Write every line of the material out exactly as shown.

3D code data:
* begin *

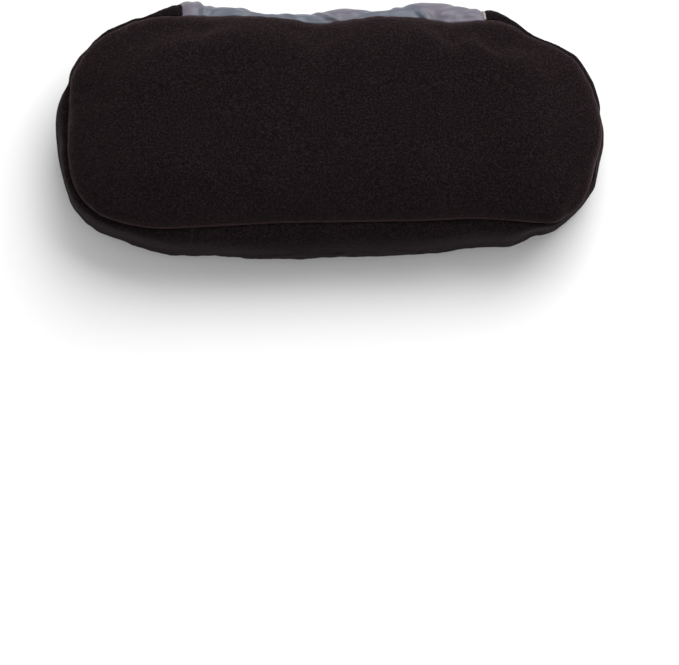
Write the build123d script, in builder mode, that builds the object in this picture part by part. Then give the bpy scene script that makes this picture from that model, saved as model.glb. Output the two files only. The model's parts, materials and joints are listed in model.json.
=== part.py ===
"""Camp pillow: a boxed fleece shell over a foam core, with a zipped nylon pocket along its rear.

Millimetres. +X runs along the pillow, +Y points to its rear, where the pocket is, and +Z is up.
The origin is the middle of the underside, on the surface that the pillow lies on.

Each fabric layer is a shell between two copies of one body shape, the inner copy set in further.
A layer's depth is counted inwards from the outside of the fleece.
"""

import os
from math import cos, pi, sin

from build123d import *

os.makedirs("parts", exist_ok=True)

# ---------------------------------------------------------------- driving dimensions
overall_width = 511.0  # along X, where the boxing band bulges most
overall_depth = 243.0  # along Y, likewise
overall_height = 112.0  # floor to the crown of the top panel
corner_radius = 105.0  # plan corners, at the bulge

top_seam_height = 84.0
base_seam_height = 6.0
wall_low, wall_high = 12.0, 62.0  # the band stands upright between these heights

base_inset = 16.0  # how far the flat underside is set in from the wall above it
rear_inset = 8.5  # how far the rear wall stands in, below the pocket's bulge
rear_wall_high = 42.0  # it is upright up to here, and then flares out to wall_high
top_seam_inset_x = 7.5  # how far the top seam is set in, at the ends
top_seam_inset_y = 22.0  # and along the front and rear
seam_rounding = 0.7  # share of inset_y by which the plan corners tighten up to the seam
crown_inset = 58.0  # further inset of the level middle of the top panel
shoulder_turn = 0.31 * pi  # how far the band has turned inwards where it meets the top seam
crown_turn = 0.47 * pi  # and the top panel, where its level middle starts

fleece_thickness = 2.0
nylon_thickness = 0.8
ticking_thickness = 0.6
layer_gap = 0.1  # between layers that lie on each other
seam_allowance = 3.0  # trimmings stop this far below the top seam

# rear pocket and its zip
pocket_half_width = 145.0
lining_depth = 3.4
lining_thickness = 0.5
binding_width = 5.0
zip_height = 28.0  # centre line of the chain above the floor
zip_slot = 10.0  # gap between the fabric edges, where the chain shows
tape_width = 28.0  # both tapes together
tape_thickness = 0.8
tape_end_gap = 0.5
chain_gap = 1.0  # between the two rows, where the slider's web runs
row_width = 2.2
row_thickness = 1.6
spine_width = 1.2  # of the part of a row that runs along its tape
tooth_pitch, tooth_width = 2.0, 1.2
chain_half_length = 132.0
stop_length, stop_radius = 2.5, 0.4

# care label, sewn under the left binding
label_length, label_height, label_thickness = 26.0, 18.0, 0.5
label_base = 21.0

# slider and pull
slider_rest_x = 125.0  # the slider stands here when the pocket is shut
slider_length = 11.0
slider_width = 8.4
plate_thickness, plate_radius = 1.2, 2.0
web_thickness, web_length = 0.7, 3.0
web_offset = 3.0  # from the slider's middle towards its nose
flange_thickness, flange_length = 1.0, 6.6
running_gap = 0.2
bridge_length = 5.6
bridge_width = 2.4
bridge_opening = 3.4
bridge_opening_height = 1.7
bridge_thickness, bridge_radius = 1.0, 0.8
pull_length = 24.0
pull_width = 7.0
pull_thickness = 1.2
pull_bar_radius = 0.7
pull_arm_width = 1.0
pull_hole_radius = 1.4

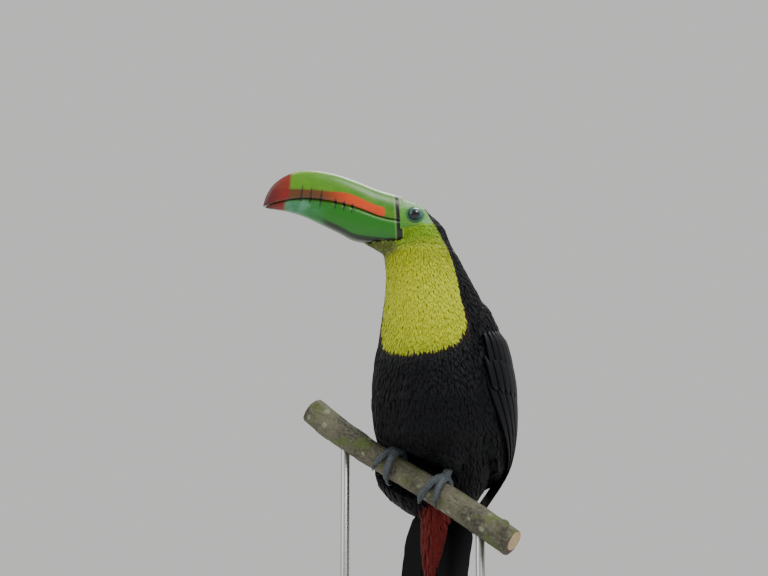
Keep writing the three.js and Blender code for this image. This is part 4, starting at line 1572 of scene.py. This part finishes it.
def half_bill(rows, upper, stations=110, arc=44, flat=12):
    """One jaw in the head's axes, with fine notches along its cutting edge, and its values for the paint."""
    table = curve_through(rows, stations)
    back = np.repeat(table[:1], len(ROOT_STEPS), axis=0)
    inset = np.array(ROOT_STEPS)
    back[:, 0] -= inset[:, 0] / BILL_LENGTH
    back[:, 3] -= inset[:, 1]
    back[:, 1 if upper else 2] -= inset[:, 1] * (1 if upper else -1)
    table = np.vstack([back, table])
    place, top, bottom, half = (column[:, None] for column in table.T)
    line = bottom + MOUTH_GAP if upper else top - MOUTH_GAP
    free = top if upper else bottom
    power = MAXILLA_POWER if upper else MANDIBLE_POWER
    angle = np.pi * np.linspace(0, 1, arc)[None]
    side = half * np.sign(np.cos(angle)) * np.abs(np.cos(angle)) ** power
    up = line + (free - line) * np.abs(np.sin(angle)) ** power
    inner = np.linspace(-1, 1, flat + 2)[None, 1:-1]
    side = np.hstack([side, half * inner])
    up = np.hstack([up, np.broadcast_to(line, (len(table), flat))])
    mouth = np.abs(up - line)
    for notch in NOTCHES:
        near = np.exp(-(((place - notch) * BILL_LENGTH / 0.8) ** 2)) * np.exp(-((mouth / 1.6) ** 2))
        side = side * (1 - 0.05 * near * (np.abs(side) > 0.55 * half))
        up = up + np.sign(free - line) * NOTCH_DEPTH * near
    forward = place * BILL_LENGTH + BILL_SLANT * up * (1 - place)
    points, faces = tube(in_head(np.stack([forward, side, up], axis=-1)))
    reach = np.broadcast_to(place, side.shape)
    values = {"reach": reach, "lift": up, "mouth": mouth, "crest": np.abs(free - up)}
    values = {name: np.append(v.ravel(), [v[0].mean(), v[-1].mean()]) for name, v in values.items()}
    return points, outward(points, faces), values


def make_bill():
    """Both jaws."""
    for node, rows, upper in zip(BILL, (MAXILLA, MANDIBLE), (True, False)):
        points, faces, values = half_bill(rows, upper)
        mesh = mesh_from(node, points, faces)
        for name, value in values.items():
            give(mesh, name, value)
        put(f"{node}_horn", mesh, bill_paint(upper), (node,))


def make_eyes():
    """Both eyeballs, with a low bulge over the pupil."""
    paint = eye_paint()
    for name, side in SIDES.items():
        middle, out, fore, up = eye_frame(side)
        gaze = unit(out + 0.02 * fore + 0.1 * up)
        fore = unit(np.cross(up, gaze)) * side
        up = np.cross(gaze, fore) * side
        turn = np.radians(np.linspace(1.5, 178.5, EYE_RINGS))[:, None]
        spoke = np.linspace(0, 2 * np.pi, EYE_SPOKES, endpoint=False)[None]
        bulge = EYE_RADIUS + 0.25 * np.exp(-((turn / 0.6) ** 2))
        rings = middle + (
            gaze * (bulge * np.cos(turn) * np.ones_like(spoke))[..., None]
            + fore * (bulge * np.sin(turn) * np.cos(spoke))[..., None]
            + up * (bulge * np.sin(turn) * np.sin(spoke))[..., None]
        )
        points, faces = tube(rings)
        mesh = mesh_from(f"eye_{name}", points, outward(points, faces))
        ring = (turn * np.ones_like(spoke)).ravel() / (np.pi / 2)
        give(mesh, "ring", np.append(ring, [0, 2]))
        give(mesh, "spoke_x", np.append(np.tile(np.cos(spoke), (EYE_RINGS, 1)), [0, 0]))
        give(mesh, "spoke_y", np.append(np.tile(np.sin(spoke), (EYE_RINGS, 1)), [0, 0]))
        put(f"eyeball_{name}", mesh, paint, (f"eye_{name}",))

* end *

#### Exercise answer
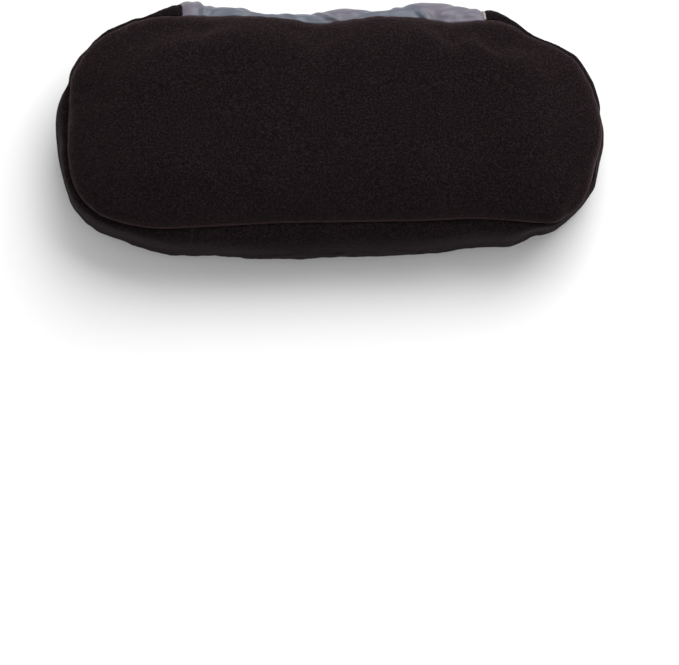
Write the build123d script, in builder mode, that builds the object in this picture part by part. Then give the bpy scene script that makes this picture from that model, saved as model.glb. Output the two files only. The model's parts, materials and joints are listed in model.json.
=== part.py ===
"""Camp pillow: a boxed fleece shell over a foam core, with a zipped nylon pocket along its rear.

Millimetres. +X runs along the pillow, +Y points to its rear, where the pocket is, and +Z is up.
The origin is the middle of the underside, on the surface that the pillow lies on.

Each fabric layer is a shell between two copies of one body shape, the inner copy set in further.
A layer's depth is counted inwards from the outside of the fleece.
"""

import os
from math import cos, pi, sin

from build123d import *

os.makedirs("parts", exist_ok=True)

# ---------------------------------------------------------------- driving dimensions
overall_width = 511.0  # along X, where the boxing band bulges most
overall_depth = 243.0  # along Y, likewise
overall_height = 112.0  # floor to the crown of the top panel
corner_radius = 105.0  # plan corners, at the bulge

top_seam_height = 84.0
base_seam_height = 6.0
wall_low, wall_high = 12.0, 62.0  # the band stands upright between these heights

base_inset = 16.0  # how far the flat underside is set in from the wall above it
rear_inset = 8.5  # how far the rear wall stands in, below the pocket's bulge
rear_wall_high = 42.0  # it is upright up to here, and then flares out to wall_high
top_seam_inset_x = 7.5  # how far the top seam is set in, at the ends
top_seam_inset_y = 22.0  # and along the front and rear
seam_rounding = 0.7  # share of inset_y by which the plan corners tighten up to the seam
crown_inset = 58.0  # further inset of the level middle of the top panel
shoulder_turn = 0.31 * pi  # how far the band has turned inwards where it meets the top seam
crown_turn = 0.47 * pi  # and the top panel, where its level middle starts

fleece_thickness = 2.0
nylon_thickness = 0.8
ticking_thickness = 0.6
layer_gap = 0.1  # between layers that lie on each other
seam_allowance = 3.0  # trimmings stop this far below the top seam

# rear pocket and its zip
pocket_half_width = 145.0
lining_depth = 3.4
lining_thickness = 0.5
binding_width = 5.0
zip_height = 28.0  # centre line of the chain above the floor
zip_slot = 10.0  # gap between the fabric edges, where the chain shows
tape_width = 28.0  # both tapes together
tape_thickness = 0.8
tape_end_gap = 0.5
chain_gap = 1.0  # between the two rows, where the slider's web runs
row_width = 2.2
row_thickness = 1.6
spine_width = 1.2  # of the part of a row that runs along its tape
tooth_pitch, tooth_width = 2.0, 1.2
chain_half_length = 132.0
stop_length, stop_radius = 2.5, 0.4

# care label, sewn under the left binding
label_length, label_height, label_thickness = 26.0, 18.0, 0.5
label_base = 21.0

# slider and pull
slider_rest_x = 125.0  # the slider stands here when the pocket is shut
slider_length = 11.0
slider_width = 8.4
plate_thickness, plate_radius = 1.2, 2.0
web_thickness, web_length = 0.7, 3.0
web_offset = 3.0  # from the slider's middle towards its nose
flange_thickness, flange_length = 1.0, 6.6
running_gap = 0.2
bridge_length = 5.6
bridge_width = 2.4
bridge_opening = 3.4
bridge_opening_height = 1.7
bridge_thickness, bridge_radius = 1.0, 0.8
pull_length = 24.0
pull_width = 7.0
pull_thickness = 1.2
pull_bar_radius = 0.7
pull_arm_width = 1.0
pull_hole_radius = 1.4

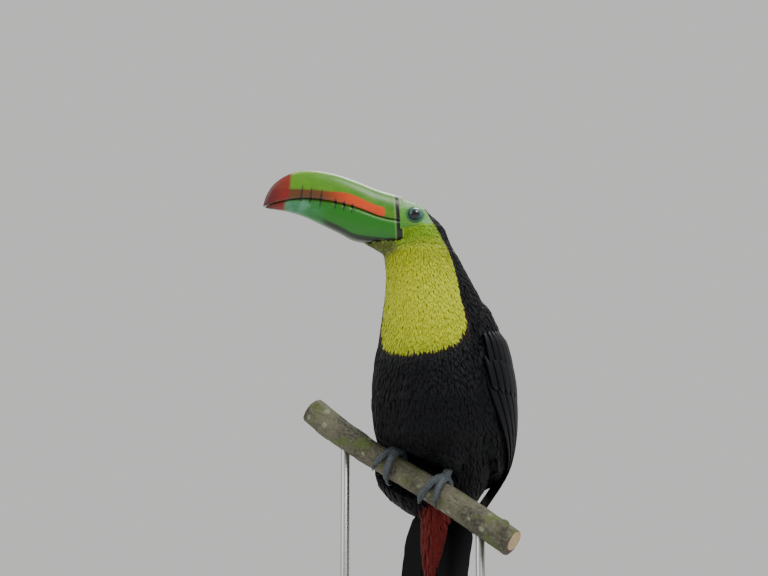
Keep writing the three.js and Blender code for this image. This is part 4, starting at line 1572 of scene.py. This part finishes it.
def half_bill(rows, upper, stations=110, arc=44, flat=12):
    """One jaw in the head's axes, with fine notches along its cutting edge, and its values for the paint."""
    table = curve_through(rows, stations)
    back = np.repeat(table[:1], len(ROOT_STEPS), axis=0)
    inset = np.array(ROOT_STEPS)
    back[:, 0] -= inset[:, 0] / BILL_LENGTH
    back[:, 3] -= inset[:, 1]
    back[:, 1 if upper else 2] -= inset[:, 1] * (1 if upper else -1)
    table = np.vstack([back, table])
    place, top, bottom, half = (column[:, None] for column in table.T)
    line = bottom + MOUTH_GAP if upper else top - MOUTH_GAP
    free = top if upper else bottom
    power = MAXILLA_POWER if upper else MANDIBLE_POWER
    angle = np.pi * np.linspace(0, 1, arc)[None]
    side = half * np.sign(np.cos(angle)) * np.abs(np.cos(angle)) ** power
    up = line + (free - line) * np.abs(np.sin(angle)) ** power
    inner = np.linspace(-1, 1, flat + 2)[None, 1:-1]
    side = np.hstack([side, half * inner])
    up = np.hstack([up, np.broadcast_to(line, (len(table), flat))])
    mouth = np.abs(up - line)
    for notch in NOTCHES:
        near = np.exp(-(((place - notch) * BILL_LENGTH / 0.8) ** 2)) * np.exp(-((mouth / 1.6) ** 2))
        side = side * (1 - 0.05 * near * (np.abs(side) > 0.55 * half))
        up = up + np.sign(free - line) * NOTCH_DEPTH * near
    forward = place * BILL_LENGTH + BILL_SLANT * up * (1 - place)
    points, faces = tube(in_head(np.stack([forward, side, up], axis=-1)))
    reach = np.broadcast_to(place, side.shape)
    values = {"reach": reach, "lift": up, "mouth": mouth, "crest": np.abs(free - up)}
    values = {name: np.append(v.ravel(), [v[0].mean(), v[-1].mean()]) for name, v in values.items()}
    return points, outward(points, faces), values


def make_bill():
    """Both jaws."""
    for node, rows, upper in zip(BILL, (MAXILLA, MANDIBLE), (True, False)):
        points, faces, values = half_bill(rows, upper)
        mesh = mesh_from(node, points, faces)
        for name, value in values.items():
            give(mesh, name, value)
        put(f"{node}_horn", mesh, bill_paint(upper), (node,))


def make_eyes():
    """Both eyeballs, with a low bulge over the pupil."""
    paint = eye_paint()
    for name, side in SIDES.items():
        middle, out, fore, up = eye_frame(side)
        gaze = unit(out + 0.02 * fore + 0.1 * up)
        fore = unit(np.cross(up, gaze)) * side
        up = np.cross(gaze, fore) * side
        turn = np.radians(np.linspace(1.5, 178.5, EYE_RINGS))[:, None]
        spoke = np.linspace(0, 2 * np.pi, EYE_SPOKES, endpoint=False)[None]
        bulge = EYE_RADIUS + 0.25 * np.exp(-((turn / 0.6) ** 2))
        rings = middle + (
            gaze * (bulge * np.cos(turn) * np.ones_like(spoke))[..., None]
            + fore * (bulge * np.sin(turn) * np.cos(spoke))[..., None]
            + up * (bulge * np.sin(turn) * np.sin(spoke))[..., None]
        )
        points, faces = tube(rings)
        mesh = mesh_from(f"eye_{name}", points, outward(points, faces))
        ring = (turn * np.ones_like(spoke)).ravel() / (np.pi / 2)
        give(mesh, "ring", np.append(ring, [0, 2]))
        give(mesh, "spoke_x", np.append(np.tile(np.cos(spoke), (EYE_RINGS, 1)), [0, 0]))
        give(mesh, "spoke_y", np.append(np.tile(np.sin(spoke), (EYE_RINGS, 1)), [0, 0]))
        put(f"eyeball_{name}", mesh, paint, (f"eye_{name}",))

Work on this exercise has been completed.